Take the data below and write out exactly the lines from the one with "relay_base();" through the one with "if empty is"; omit every other line.

══ Dataset excerpts ══

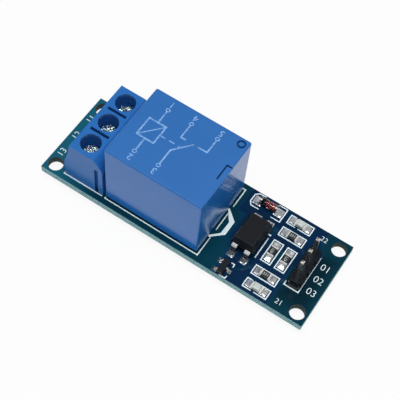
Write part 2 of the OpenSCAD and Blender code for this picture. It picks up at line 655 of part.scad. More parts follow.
circuit_board();
solder_joints();
solder_pads();
terminal_housing();
terminal_screw(1);  // terminal_screw_1
terminal_screw(2);  // terminal_screw_2
terminal_screw(3);  // terminal_screw_3
terminal_clamp(1);  // terminal_clamp_1
terminal_clamp(2);  // terminal_clamp_2
terminal_clamp(3);  // terminal_clamp_3
terminal_contact(1);  // terminal_contact_1
terminal_contact(2);  // terminal_contact_2
terminal_contact(3);  // terminal_contact_3
relay_case();
relay_base();
relay_bobbin();
relay_coil();
relay_core();
relay_yoke();
relay_armature();
relay_leaf_spring();
relay_moving_contact();
relay_contact_closed();
relay_contact_open();
relay_common_terminal();
relay_coil_pin(-1);  // relay_coil_pin_1
relay_coil_pin(1);  // relay_coil_pin_2
optocoupler_body();
optocoupler_leads();
transistor_body();
transistor_leads();
diode_glass();
diode_caps();
chip_resistor([pair_x, -outer_chip_y], 0);  // resistor_1
chip_resistor([pair_x - chip_half_gap, 0], 90);  // resistor_2
chip_resistor([pair_x + chip_half_gap, 0], 90);  // resistor_3
chip_resistor([pair_x, outer_chip_y], 0);  // resistor_4
led_base(-led_y);  // led_base_1
led_base(led_y);  // led_base_2
led_lens(-led_y);  // led_lens_1
led_lens(led_y);  // led_lens_2
header_base();
header_pin(1);  // header_pin_1
header_pin(2);  // header_pin_2
header_pin(3);  // header_pin_3
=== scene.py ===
"""Looks of the relay module: its finishes, and the pieces that are surfaces rather than machined parts.

Those are the printed legend, the relay's circuit sign, the solder fillets, the diode's glass and die, the
leaf spring, the LEDs' lenses and what shows under them, and the tracks under the mask. Sizes are in
millimetres until a piece is made, and in metres in the studio at the end.
"""
import json
import math

import bmesh
import bpy
import numpy as np
from mathutils import Matrix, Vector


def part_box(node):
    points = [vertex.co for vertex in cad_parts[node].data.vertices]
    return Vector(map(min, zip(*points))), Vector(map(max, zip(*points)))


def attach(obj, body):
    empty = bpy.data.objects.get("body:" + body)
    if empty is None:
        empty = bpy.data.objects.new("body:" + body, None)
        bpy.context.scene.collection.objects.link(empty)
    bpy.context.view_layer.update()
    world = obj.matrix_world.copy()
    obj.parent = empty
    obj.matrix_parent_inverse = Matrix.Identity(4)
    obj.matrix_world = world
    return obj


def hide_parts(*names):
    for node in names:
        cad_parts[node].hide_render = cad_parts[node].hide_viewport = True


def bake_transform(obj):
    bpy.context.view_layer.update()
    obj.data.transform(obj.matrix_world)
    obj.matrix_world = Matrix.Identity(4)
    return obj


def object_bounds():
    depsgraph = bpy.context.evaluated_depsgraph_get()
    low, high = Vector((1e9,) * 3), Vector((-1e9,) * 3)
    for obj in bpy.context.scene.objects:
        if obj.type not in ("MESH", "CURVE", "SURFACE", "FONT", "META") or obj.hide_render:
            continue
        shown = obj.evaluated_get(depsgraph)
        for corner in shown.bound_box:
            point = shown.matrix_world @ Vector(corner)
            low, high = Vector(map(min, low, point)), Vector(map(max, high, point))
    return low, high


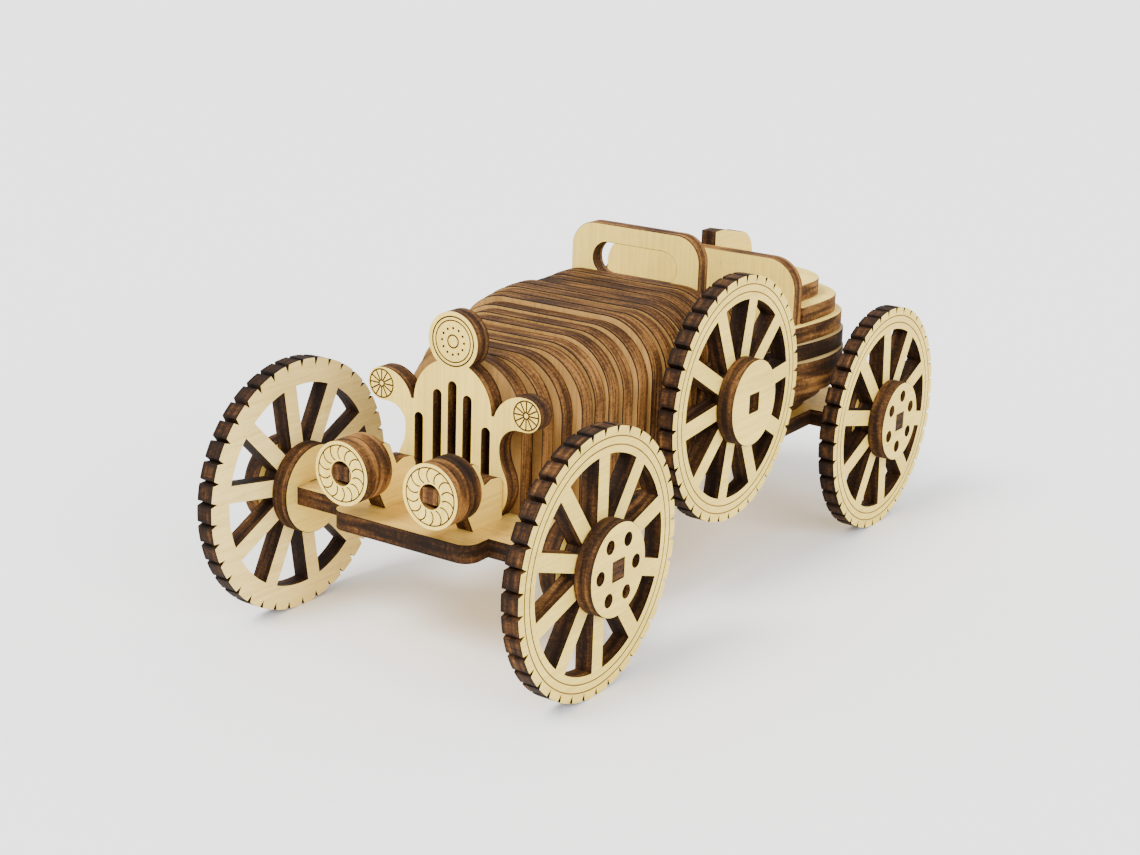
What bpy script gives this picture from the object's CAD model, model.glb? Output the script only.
import math
import random

import bpy
from mathutils import Matrix, Vector


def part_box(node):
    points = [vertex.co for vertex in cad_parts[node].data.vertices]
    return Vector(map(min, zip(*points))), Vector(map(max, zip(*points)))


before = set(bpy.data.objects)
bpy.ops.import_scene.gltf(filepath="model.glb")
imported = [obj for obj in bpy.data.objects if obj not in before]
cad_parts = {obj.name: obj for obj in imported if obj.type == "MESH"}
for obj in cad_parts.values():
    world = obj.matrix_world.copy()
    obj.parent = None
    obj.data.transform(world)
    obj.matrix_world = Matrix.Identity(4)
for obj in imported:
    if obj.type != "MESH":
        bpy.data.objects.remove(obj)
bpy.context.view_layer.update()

MM = 0.001          # one millimetre; the scene is in metres
TO_MM = 1000.0


# ---- colours and measures of the wood ----------------------------------------

# Uncut faces: the dark and the light end of the grain
PALE = ((0.58, 0.40, 0.074), (0.86, 0.64, 0.142))
BUFF = ((0.62, 0.44, 0.13), (0.90, 0.71, 0.255))
TAN = ((0.20, 0.100, 0.026), (0.41, 0.23, 0.070))
GOLD = ((0.54, 0.33, 0.064), (0.82, 0.55, 0.122))
CREAM = ((0.52, 0.355, 0.062), (0.76, 0.56, 0.120))
DULL = ((0.25, 0.170, 0.058), (0.38, 0.27, 0.100))
PORE = (0.26, 0.13, 0.04, 1)
STAIN = (0.20, 0.105, 0.032, 1)

# Burnt edges, each with its place between the darkest and the lightest
BURNS = [(0.0, (0.004, 0.0020, 0.0011)), (0.36, (0.017, 0.0068, 0.0022)),
         (0.62, (0.064, 0.0255, 0.0068)), (1.0, (0.25, 0.115, 0.029))]

# Floors of the engraved lines
WHEEL_LINE = (0.27, 0.15, 0.045, 1)
LAMP_LINE = (0.07, 0.03, 0.010, 1)

FACE_DEPTH = 0.06 * MM      # how deep below a sheet's outer plane still counts as its uncut face
LEVEL = 0.9                 # how closely a normal follows the sheet's axis on a face or a line's floor
ROUGH_EDGE, ROUGH_FACE = 0.75, 0.50
SPECULAR = 0.12
FACE_RELIEF = 0.2           # height of the grain on a face; a burnt edge has 1
BUMP_STRENGTH, BUMP_HEIGHT = 0.6, 0.14 * MM

# Noise waves per millimetre, along and across the grain
FIBRES = (0.05, 1.6)
CLOUDS = (0.03, 0.10)
PORES = (0.35, 5.0)
# The same across and along a cut edge
CHAR = (1.4, 2.6)
STREAK_RUN = 0.11

PATTERN_SHIFT = 40          # millimetres; moves each piece's pattern by chance
GRAIN_WANDER = 0.06         # radians; turns each piece's grain by chance

# Wheels
NOTCHES = 38
TREAD_FLOOR = 20.25         # millimetres; beyond this radius an edge belongs to a tread block
BLOCK_GLOW = 0.26           # how much lighter the middle of a tread block is
SPOKE_GLOW = 0.55           # the same for the spokes' walls, as a share of it
WHOLE_BLOCKS = 1000.0       # a whole number added to the count of blocks, to keep it above zero
# The turn of each wheel at rest, in degrees, which places its tread blocks
WHEEL_TURNS = {"wheel_front_left": 90, "wheel_rear_left": 85, "wheel_front_right": 81,
               "wheel_rear_right": 100, "spare_wheel": 102}

# How light the burnt edge of each tail layer is, top layer first
TAIL_EDGES = (0.19, 0.23, 0.00, -0.12, 0.09, 0.09, 0.05, 0.00)
PALE_TAIL_LAYERS = 3        # the layers below these have duller faces

# Turns of the grain within the sheet: degrees for upright lengthwise sheets, radians for flat ones
UPRIGHT_TURNS = (0, 20, -15, 35)
FLAT_TURN = 0.12

ENGRAVED = ("wheel", "spare_wheel", "grille", "headlamp_front")


# ---- shader building blocks --------------------------------------------------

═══

Response
relay_base();
relay_bobbin();
relay_coil();
relay_core();
relay_yoke();
relay_armature();
relay_leaf_spring();
relay_moving_contact();
relay_contact_closed();
relay_contact_open();
relay_common_terminal();
relay_coil_pin(-1);  // relay_coil_pin_1
relay_coil_pin(1);  // relay_coil_pin_2
optocoupler_body();
optocoupler_leads();
transistor_body();
transistor_leads();
diode_glass();
diode_caps();
chip_resistor([pair_x, -outer_chip_y], 0);  // resistor_1
chip_resistor([pair_x - chip_half_gap, 0], 90);  // resistor_2
chip_resistor([pair_x + chip_half_gap, 0], 90);  // resistor_3
chip_resistor([pair_x, outer_chip_y], 0);  // resistor_4
led_base(-led_y);  // led_base_1
led_base(led_y);  // led_base_2
led_lens(-led_y);  // led_lens_1
led_lens(led_y);  // led_lens_2
header_base();
header_pin(1);  // header_pin_1
header_pin(2);  // header_pin_2
header_pin(3);  // header_pin_3
=== scene.py ===
"""Looks of the relay module: its finishes, and the pieces that are surfaces rather than machined parts.

Those are the printed legend, the relay's circuit sign, the solder fillets, the diode's glass and die, the
leaf spring, the LEDs' lenses and what shows under them, and the tracks under the mask. Sizes are in
millimetres until a piece is made, and in metres in the studio at the end.
"""
import json
import math

import bmesh
import bpy
import numpy as np
from mathutils import Matrix, Vector


def part_box(node):
    points = [vertex.co for vertex in cad_parts[node].data.vertices]
    return Vector(map(min, zip(*points))), Vector(map(max, zip(*points)))


def attach(obj, body):
    empty = bpy.data.objects.get("body:" + body)
    if empty is None:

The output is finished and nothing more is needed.